Output a verbatim copy of the data, cut off after the line that contains "# Battery, its cradle and contacts".
══════
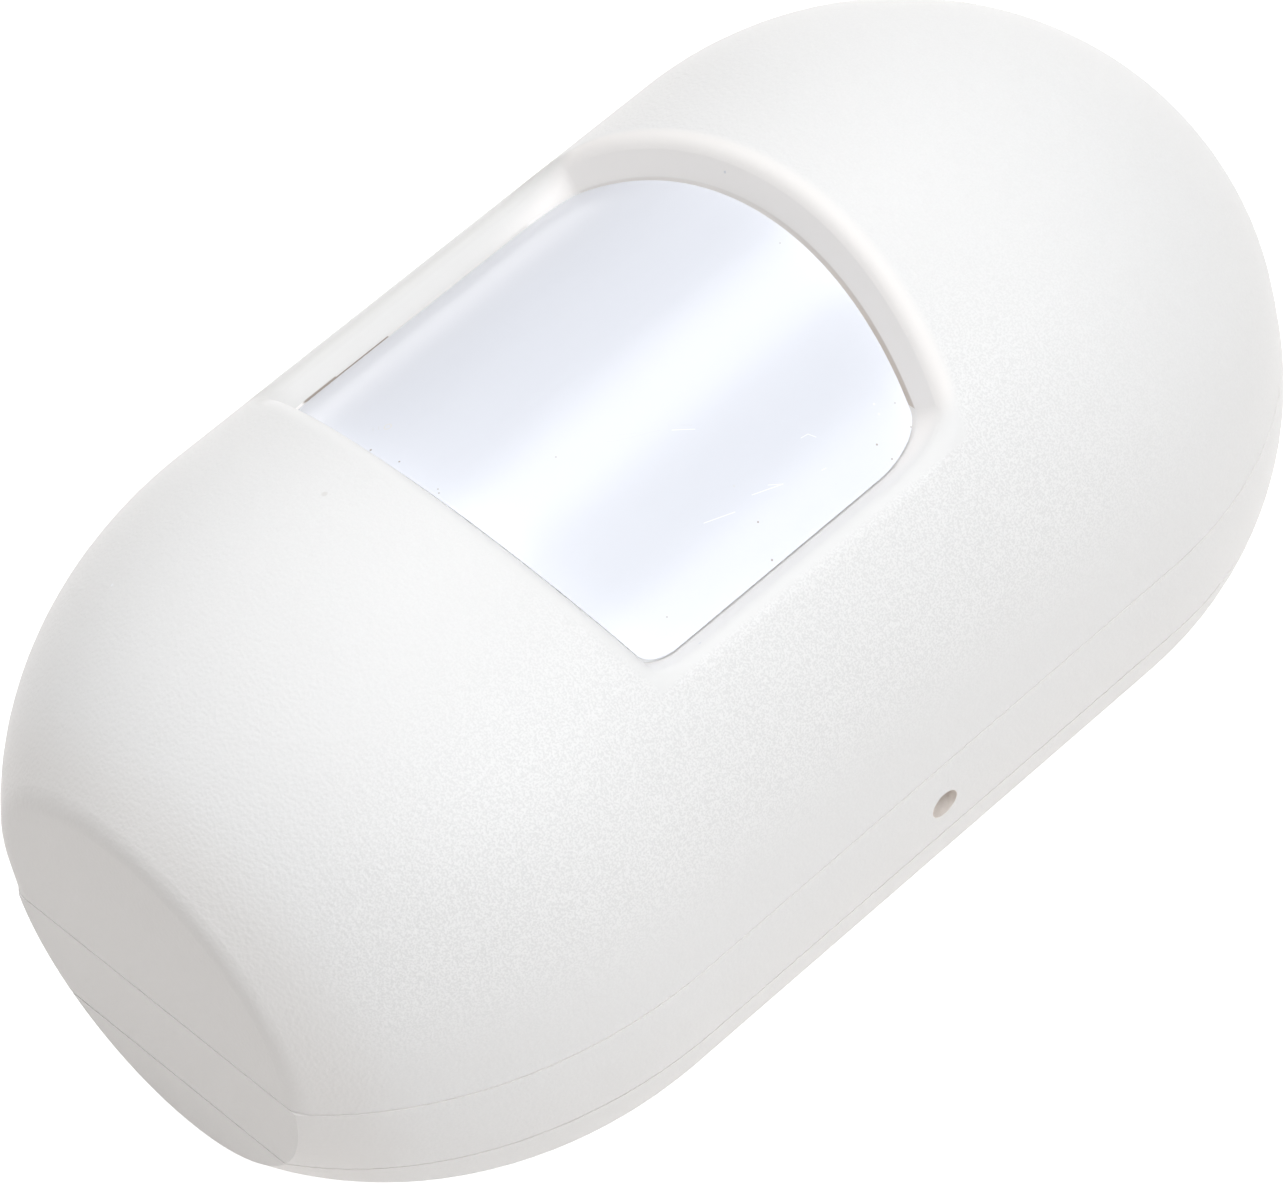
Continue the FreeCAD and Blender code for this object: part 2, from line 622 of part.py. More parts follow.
def make_sensor():
    """Can on its collar, with its filter window and three leads."""
    body = new_body("sensor_can", ("0", "0", CAN_BASE))
    pad(body, circle(body, "can_flange", "can_flange_diameter"), "can_flange_thickness")
    top = pad(body, circle(body, "can_wall", "can_diameter"), "can_height")
    edge_round(body, top, "can_edge", top_rim(size("can_height")))
    recess = rectangle(body, "filter_seat", "filter_length", "filter_width", "can_height")
    pocket(body, recess, "filter_thickness")
    collar = new_body("sensor_collar", ("0", "0", BOARD_TOP))
    pad(collar, circle(collar, "collar_outline", "collar_diameter"), "collar_height")
    pocket(collar, circle(collar, "collar_bore", "lead_circle + 4 * lead_diameter"))
    block("sensor_filter", ("filter_length", "filter_width", "filter_thickness"), ("0", "0"),
          f"{CAN_BASE} + can_height - filter_thickness")
    rise = f"{CAN_BASE} - ({BOARD_BASE}) + lead_tail"
    leads = [
        rod(f"lead_{number}", "lead_diameter / 2", rise, (x, y, f"{BOARD_BASE} - lead_tail"))
        for number, (x, y) in enumerate(LEADS, start=1)]
    group("sensor_leads", *leads)


# Battery, its cradle and contacts

CELL_LENGTH = "battery_length + battery_nub_height"
BAY_LENGTH = f"{CELL_LENGTH} + contact_thickness + contact_spring"
CRADLE_LENGTH = f"{BAY_LENGTH} + 2 * cradle_wall"
CRADLE_WIDTH = "battery_diameter + 2 * cradle_clearance + 2 * cradle_wall"
CELL_HEIGHT = f"{BOARD_TOP} + cradle_floor + battery_diameter / 2"
CELL_START = f"contact_spring - ({BAY_LENGTH}) / 2"


def make_battery():
    """Short fat cell lying across the board, with its raised contact nub."""
    across = (FreeCAD.Vector(0, 1, 0), 90)
    can = rod("cell_can", "battery_diameter / 2", "battery_length",
              (CELL_START, "battery_y", CELL_HEIGHT), across)
    soft = rounded("cell_rounded", can, size("battery_edge"), is_round)
    nub = rod("cell_nub", "battery_nub_diameter / 2", "battery_nub_height + battery_edge",
              (f"{CELL_START} + battery_length - battery_edge", "battery_y", CELL_HEIGHT), across)
    fuse("battery", soft, nub)


def make_cradle():
    """Open cradle with end walls and low sides, hollowed to the cell."""
    body = new_body("battery_cradle", ("0", "battery_y", BOARD_TOP))
    height = "cradle_floor + battery_diameter / 2"
    pad(body, rectangle(body, "cradle_outline", CRADLE_LENGTH, CRADLE_WIDTH), height)
    inside = rectangle(body, "cradle_bay", BAY_LENGTH, "battery_diameter + 2 * cradle_clearance", height)
    pocket(body, inside, "battery_diameter / 2")
    low = rectangle(body, "cradle_low_sides", BAY_LENGTH, CRADLE_WIDTH, height)
    pocket(body, low, "battery_diameter / 2 - cradle_side_height")
    return body


def make_contacts():
    """Flat plate at the nub and a plate with a spring cup at the other end."""
    base = f"{BOARD_TOP} + cradle_floor"
    block("positive_contact", ("contact_thickness", "contact_width", "contact_height"),
          (f"({BAY_LENGTH} - contact_thickness) / 2", "battery_y"), base)
    plate = block("spring_plate", ("contact_thickness", "contact_width", "contact_height"),
                  (f"(contact_thickness - ({BAY_LENGTH})) / 2", "battery_y"), base)
    cup = doc.addObject("Part::Cone", "spring_cup")
    cup.Placement = FreeCAD.Placement(FreeCAD.Vector(), FreeCAD.Rotation(FreeCAD.Vector(0, 1, 0), 90))
    bind(cup, {"Radius1": "contact_spring_diameter / 2", "Radius2": "contact_spring_diameter / 4",
               "Height": "contact_spring - contact_thickness / 2"})
    place(cup, (f"(contact_thickness - ({BAY_LENGTH})) / 2", "battery_y", CELL_HEIGHT))
    fuse("negative_contact", plate, cup)


# Small parts on the board


def make_led():
    """Indicator lamp with its flange and domed end."""
    at = ("led_x", "led_y", BOARD_TOP)
    flange = rod("led_flange", "led_flange_diameter / 2", "led_flange_height", at)
    stem = rod("led_stem", "led_diameter / 2", "led_height - led_diameter / 2", at)
    dome = doc.addObject("Part::Sphere", "led_dome")
    bind(dome, {"Radius": "led_diameter / 2"})
    place(dome, ("led_x", "led_y", f"{BOARD_TOP} + led_height - led_diameter / 2"))
    fuse("indicator_lamp", flange, stem, dome)


def make_controller():
    """Square chip with a row of pins on each side."""
    body = new_body("controller_chip", ("controller_x", "controller_y", BOARD_TOP))
    pad(body, rectangle(body, "chip_case", "controller_size", "controller_size"), "controller_height")
    first = "-(controller_pins - 1) * pin_pitch / 2"
    for side, centre in (("rows", (first, "0")), ("columns", ("0", first))):
        long_side = "controller_size + 2 * pin_reach"
        spans = ("pin_width", long_side) if side == "rows" else (long_side, "pin_width")
        pins = pad(body, rectangle(body, f"pins_{side}", *spans, centre=centre), "pin_rise")
        pattern = body.newObject("PartDesign::LinearPattern", f"pins_{side}_pattern")
        pattern.Originals = [pins]
        axis = "X_Axis" if side == "rows" else "Y_Axis"
        line = next(item for item in body.Origin.OriginFeatures if item.Role == axis)
        pattern.Direction = (line, [""])
        pattern.Mode = 0
        bind(pattern, {"Occurrences": "controller_pins", "Length": "(controller_pins - 1) * pin_pitch"})
        body.Tip = pattern
    return body


def make_crystal():
    """Low metal can with round ends."""
    body = new_body("timing_crystal", ("crystal_x", "crystal_y", BOARD_TOP))
    base = pad(body, rectangle(body, "crystal_outline", "crystal_length", "crystal_width"), "crystal_height")
    edge_round(body, base, "crystal_width * 0.49", upright)
    return body


def make_capacitor():
    """Round capacitor can on its square base."""
    base = block("capacitor_foot", ("capacitor_diameter", "capacitor_diameter", "capacitor_base"),
                 ("capacitor_x", "capacitor_y"), BOARD_TOP)
    can = rod("capacitor_can", "capacitor_diameter / 2", "capacitor_height",
              ("capacitor_x", "capacitor_y", BOARD_TOP))
    doc.recompute()
    top = rounded("capacitor_rounded", can, size("capacitor_edge"), top_rim(can.Shape.BoundBox.ZMax))
    fuse("smoothing_capacitor", base, top)


def make_chip_row(name, x):
    """Row of small identical parts, kept together as separate solids."""
    chips = [
        block(f"{name}_{index}", ("chip_length", "chip_width", "chip_height"),
              (x, f"chip_row_y + {index} * chip_pitch"), BOARD_TOP)
        for index in range(int(size("chip_count")))]
    group(name, *chips)


def make_radio():
    """Radio board with its pressed metal shield and bent wire antenna."""
    body = new_body("radio_board", (RADIO_X, "radio_y", BOARD_TOP))
    pad(body, rectangle(body, "radio_outline", "radio_width", "radio_length"), "radio_thickness")
    seat = f"{BOARD_TOP} + radio_thickness"
    shield = new_body("radio_shield", (RADIO_X, "radio_y - shield_shift", seat))
    top = pad(shield, rectangle(shield, "shield_outline", "shield_width", "shield_length"), "shield_height")
    edge_round(shield, top, "shield_edge", upright)
    hollow = rectangle(shield, "shield_hollow", "shield_width - 2 * shield_wall",
                       "shield_length - 2 * shield_wall", "shield_height - shield_wall")
    pocket(shield, hollow, "shield_height")
    make_antenna()


def make_antenna():
    """Wire that rises from the radio board, bends and runs across."""
    x = f"{RADIO_X} - radio_width / 2 + antenna_inset"
    y = "radio_y + radio_length / 2 - antenna_inset"
    foot = f"{BOARD_TOP} + radio_thickness"
    upright_wire = rod("antenna_upright", "antenna_diameter / 2", "antenna_rise", (x, y, foot))
    bend = doc.addObject("Part::Torus", "antenna_elbow")
    bend.Placement = FreeCAD.Placement(FreeCAD.Vector(), FreeCAD.Rotation(
        FreeCAD.Vector(-1, 0, 0), FreeCAD.Vector(0, 0, 1), FreeCAD.Vector(0, 1, 0), "XYZ"))
    bend.Angle3 = 90
    bind(bend, {"Radius1": "antenna_bend", "Radius2": "antenna_diameter / 2"})
    place(bend, (f"{x} + antenna_bend", y, f"{foot} + antenna_rise"))
    level = rod("antenna_level", "antenna_diameter / 2", "antenna_reach",
                (f"{x} + antenna_bend", y, f"{foot} + antenna_rise + antenna_bend"),
                (FreeCAD.Vector(0, 1, 0), 90))
    fuse("antenna_wire", upright_wire, bend, level)


def make_header():
    """Two-pin setting header with its push-on jumper."""
    row = ("2 * header_pitch", "header_pitch", "header_height")
    spots = [("header_x - header_pitch / 2", "header_y"), ("header_x + header_pitch / 2", "header_y")]
    base = block("header_base", row, ("header_x", "header_y"), BOARD_TOP)
    pins = [
        block(f"header_pin_{number}", ("header_pin", "header_pin", "header_pin_height"), spot, BOARD_TOP)
        for number, spot in enumerate(spots, start=1)]
    fuse("setting_header", base, *pins)
    lift = f"{BOARD_TOP} + header_height + jumper_lift"
    cap = block("jumper_block", ("2 * header_pitch", "header_pitch", "jumper_height"),
                ("header_x", "header_y"), lift)
    sockets = [
        block(f"jumper_socket_{number}", ("header_pin", "header_pin", "header_pin_height"), spot, BOARD_TOP)
        for number, spot in enumerate(spots, start=1)]
    cut("setting_jumper", cap, *sockets)


# Screws


def make_screws(name, spots, diameter, length, seat):
    """Identical screws with slotted heads, each seated at its hole."""
    screws = []
    for number, (x, y) in enumerate(spots, start=1):
        radius = f"{diameter} / 2 + screw_head_rim"
        shank = rod(f"{name}_shank_{number}", f"{diameter} / 2", length, (x, y, f"{seat} - {length}"))
        head = rod(f"{name}_head_{number}", radius, "screw_head_height", (x, y, seat))
        across = f"2 * {diameter} + 4 * screw_head_rim"
        slot = block(f"{name}_slot_{number}", (across, "slot_width", "slot_depth"),
                     (x, y), f"{seat} + screw_head_height - slot_depth")
        screws.append(cut(f"{name}_{number}", fuse(f"{name}_blank_{number}", shank, head), slot))
    group(name, *screws)


make_front_cover()
make_lens()
make_retainer()
make_back_housing()
make_mounting_plate()
make_main_board()
make_sensor()
make_battery()
make_cradle()
make_contacts()
make_led()
make_controller()
make_crystal()
make_capacitor()
make_chip_row("ceramic_capacitors", "chip_capacitor_x")
make_chip_row("chip_resistors", "chip_resistor_x")
make_radio()
make_header()
make_screws("board_screws", SCREWED, "board_screw_diameter", "board_screw_length", BOARD_TOP)
make_screws("plate_screws", (("plate_screw_x", "0"), ("-plate_screw_x", "0")),
            "plate_screw_diameter", "plate_screw_length", FLOOR_TOP)

NODES = [
    "front_cover", "fresnel_lens", "lens_retainer", "back_housing", "mounting_plate", "main_board",
    "sensor_can", "sensor_collar", "sensor_filter", "sensor_leads", "battery", "battery_cradle",
    "positive_contact", "negative_contact", "indicator_lamp", "controller_chip", "timing_crystal",
    "smoothing_capacitor", "ceramic_capacitors", "chip_resistors", "radio_board", "radio_shield",
    "antenna_wire", "setting_header", "setting_jumper", "board_screws", "plate_screws",
]

# Checks and files

doc.recompute()
for thing in doc.Objects:
    if {"Invalid", "Error"} & set(thing.State):
        raise RuntimeError(f"{thing.Name} did not build: {thing.State}")
os.makedirs("parts", exist_ok=True)
for name in NODES:
    thing = doc.getObject(name)
    thing.Label = name
    if thing.Shape.isNull() or not thing.Shape.isValid():
        raise RuntimeError(f"{name} has no valid shape")
    thing.Shape.exportStep(f"parts/{name}.step")
    print(f"{name}: {len(thing.Shape.Solids)} solids, {thing.Shape.Volume:.1f} cubic mm")
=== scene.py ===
"""Looks of a wall-hung motion sensor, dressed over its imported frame.

The case lies on its flat back. X runs across it, Y towards its top end and Z out of the wall.
"""

import json
import logging
import math
from collections.abc import Callable
from dataclasses import dataclass, field
from enum import Enum

import bmesh
import bpy
from mathutils import Matrix, Vector


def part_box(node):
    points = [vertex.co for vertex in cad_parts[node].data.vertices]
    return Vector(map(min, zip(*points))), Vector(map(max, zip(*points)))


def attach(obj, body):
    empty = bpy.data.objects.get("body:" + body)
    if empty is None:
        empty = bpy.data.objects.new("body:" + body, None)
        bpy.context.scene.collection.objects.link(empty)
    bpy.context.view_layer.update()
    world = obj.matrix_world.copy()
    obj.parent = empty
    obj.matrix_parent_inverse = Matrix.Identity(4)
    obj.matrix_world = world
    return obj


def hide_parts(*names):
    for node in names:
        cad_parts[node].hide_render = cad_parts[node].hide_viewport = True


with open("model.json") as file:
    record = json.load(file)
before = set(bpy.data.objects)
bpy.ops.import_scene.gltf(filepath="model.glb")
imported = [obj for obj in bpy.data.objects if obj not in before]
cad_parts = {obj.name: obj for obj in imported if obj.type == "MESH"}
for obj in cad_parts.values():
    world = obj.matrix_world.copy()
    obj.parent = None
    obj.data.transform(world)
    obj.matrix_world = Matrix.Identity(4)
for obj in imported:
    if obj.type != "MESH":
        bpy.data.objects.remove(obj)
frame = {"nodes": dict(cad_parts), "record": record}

log = logging.getLogger("motion_sensor")
MM = 0.001
Colour = tuple[float, float, float]
Socket = bpy.types.NodeSocket


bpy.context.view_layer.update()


# Shader building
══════
▶ **Reply**:
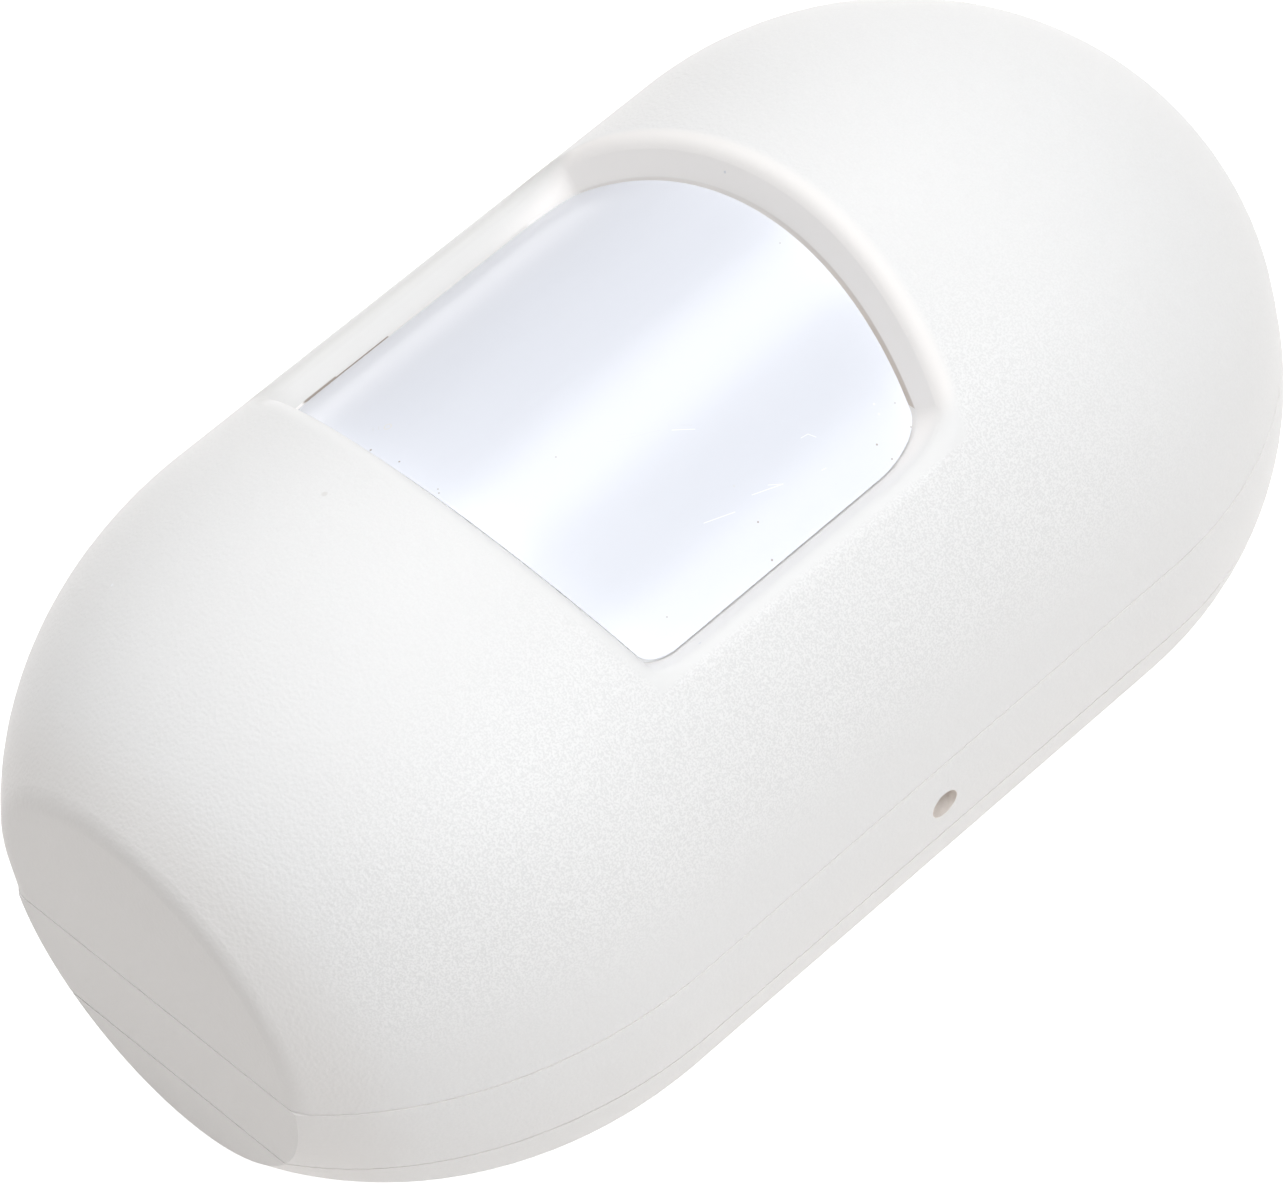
Continue the FreeCAD and Blender code for this object: part 2, from line 622 of part.py. More parts follow.
def make_sensor():
    """Can on its collar, with its filter window and three leads."""
    body = new_body("sensor_can", ("0", "0", CAN_BASE))
    pad(body, circle(body, "can_flange", "can_flange_diameter"), "can_flange_thickness")
    top = pad(body, circle(body, "can_wall", "can_diameter"), "can_height")
    edge_round(body, top, "can_edge", top_rim(size("can_height")))
    recess = rectangle(body, "filter_seat", "filter_length", "filter_width", "can_height")
    pocket(body, recess, "filter_thickness")
    collar = new_body("sensor_collar", ("0", "0", BOARD_TOP))
    pad(collar, circle(collar, "collar_outline", "collar_diameter"), "collar_height")
    pocket(collar, circle(collar, "collar_bore", "lead_circle + 4 * lead_diameter"))
    block("sensor_filter", ("filter_length", "filter_width", "filter_thickness"), ("0", "0"),
          f"{CAN_BASE} + can_height - filter_thickness")
    rise = f"{CAN_BASE} - ({BOARD_BASE}) + lead_tail"
    leads = [
        rod(f"lead_{number}", "lead_diameter / 2", rise, (x, y, f"{BOARD_BASE} - lead_tail"))
        for number, (x, y) in enumerate(LEADS, start=1)]
    group("sensor_leads", *leads)


# Battery, its cradle and contacts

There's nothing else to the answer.